The following is adapted from a note I published on Facebook in February 2012. Since I’m still getting questions about Territorial Seed and Monsanto, I’m publishing it here to make it more widely available.
It’s seed catalog time! The dripping seed lust of gardeners at this time of year, flipping through pages filled with new introductions and old heirlooms, is exercised though countless Sharpie-circles around countless tempting pictures of vegetables.
When the seed catalogs start arriving in the mailbox, I start talking about Territorial Seed, from whom I buy about half my seeds. And inevitably that’s when someone emails me or says something on Facebook like this:
“Don’t you know that Territorial Seeds is owned by MONSANTO!!!! (AKA – The Devil)! How can you support them?!?”

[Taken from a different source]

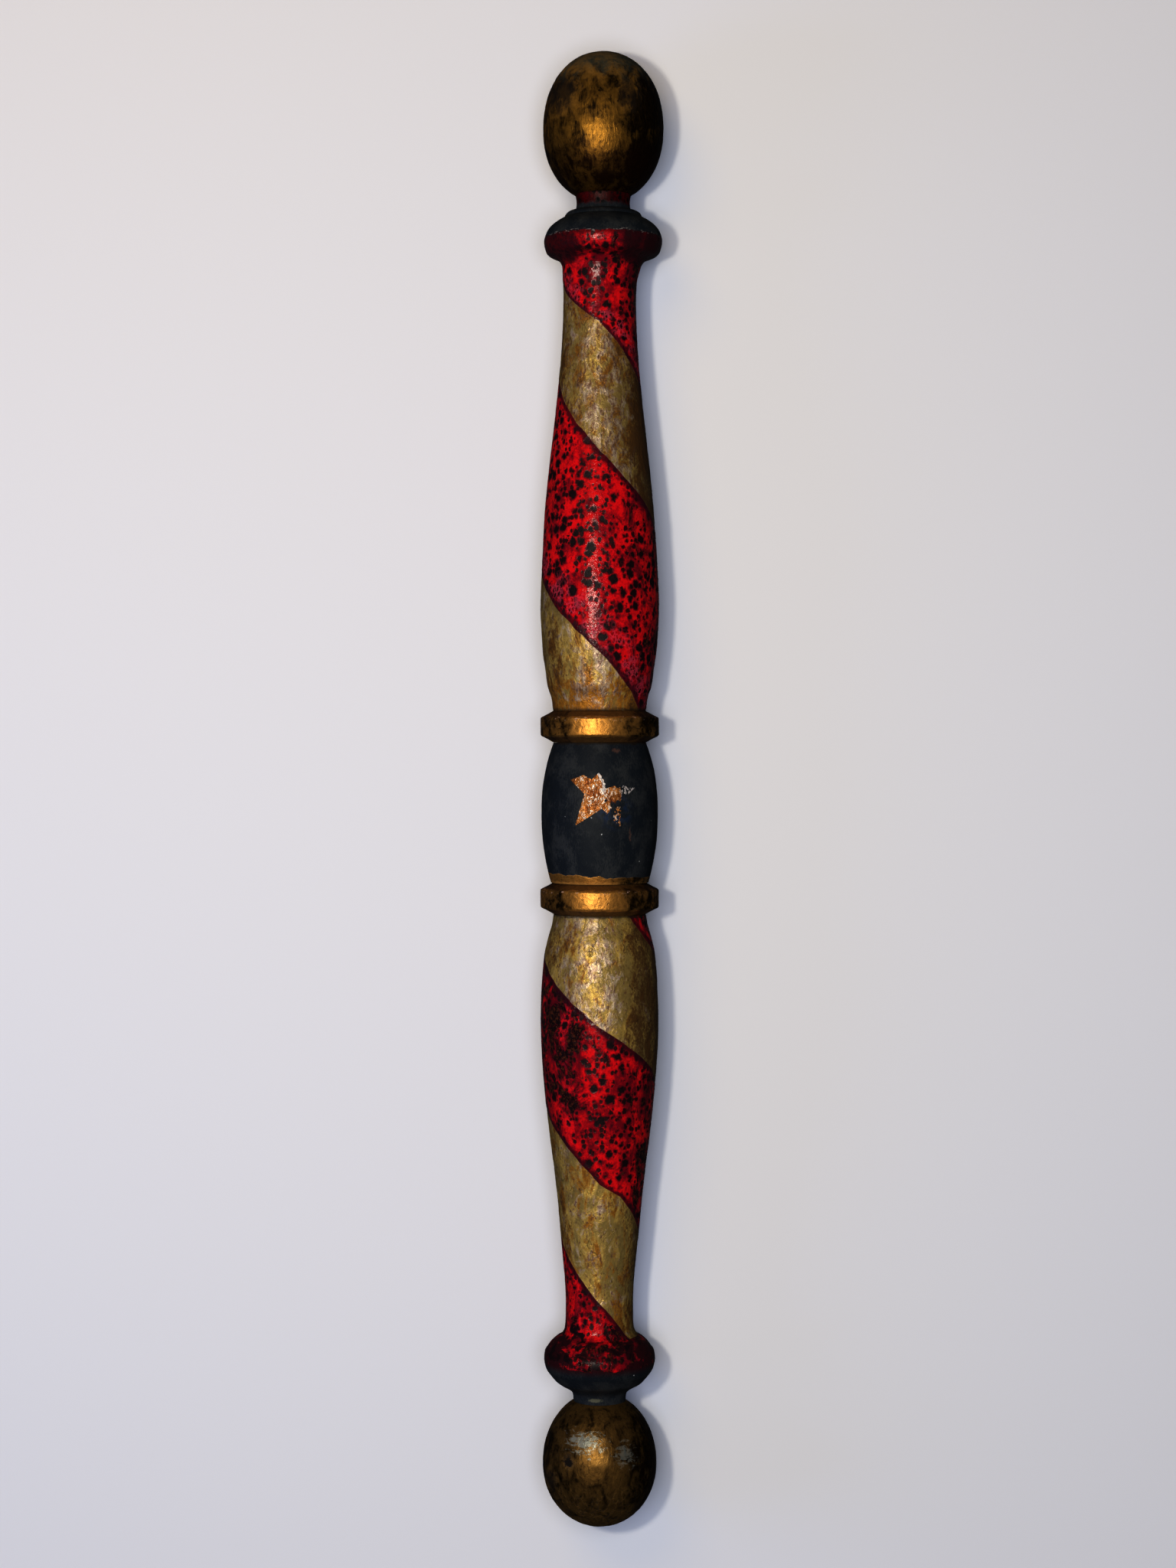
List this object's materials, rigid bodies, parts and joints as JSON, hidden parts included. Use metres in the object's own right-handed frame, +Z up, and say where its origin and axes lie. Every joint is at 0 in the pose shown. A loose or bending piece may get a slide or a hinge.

Ok, that’s a bit of an exaggeration – just – but I have had multiple readers contact me expressing concern about my support for Territorial Seed.
People are under the impression that Territorial Seeds and other beloved seedhouses are owned by or otherwise eager to peddle Monsanto seed onto unsuspecting home gardeners. While this story line has found a lot of play on various websites, it’s inaccurate and, I believe, does a lot of harm to very ethical seed houses who are doing everything they can to provide the best product to their customers while making business decisions that allow them to stay in business.
So, if you will allow me, I’d like to take a minute to provide a bit of back story.
What Really Happened
Territorial, Johnny’s, Fedco and most other seed houses had an established relationship with a company called Seminis. Seminis was a dominant, well-regarded independent seed company specializing in vegetable and fruit seed. They were (and remain) huge - breeding, trialed and growing out more vegetable seed than anyone else in the world. And a lot of these seeds were for vegetables varieties you probably love: golden acre cabbage, gypsy pepper, celebrity tomatoes – we’re talking quality varietals.
Monsanto bought Seminis in 2005 and left a lot of good seed houses in the awkward position of having to either find immediate alternate seed sources for the seeds Seminis was providing (which is many cases didn’t exist because Seminis was so much larger than any other seed grower) or do business with what was now, overnight, a Monsanto subsidiary.
Some companies, like Fedco, dropped all Seminis/Monsanto varieties more of less immediately. This left gaps in their seed offerings but their customer base was very supportive. (See more here.)
Many, like Territorial and Johnny’s, began to phase out their relationship with Seminis, maintaining their product inventory while beginning to seek out new seed sources that would allow them to divest of their Monsanto relationship. (See more here.)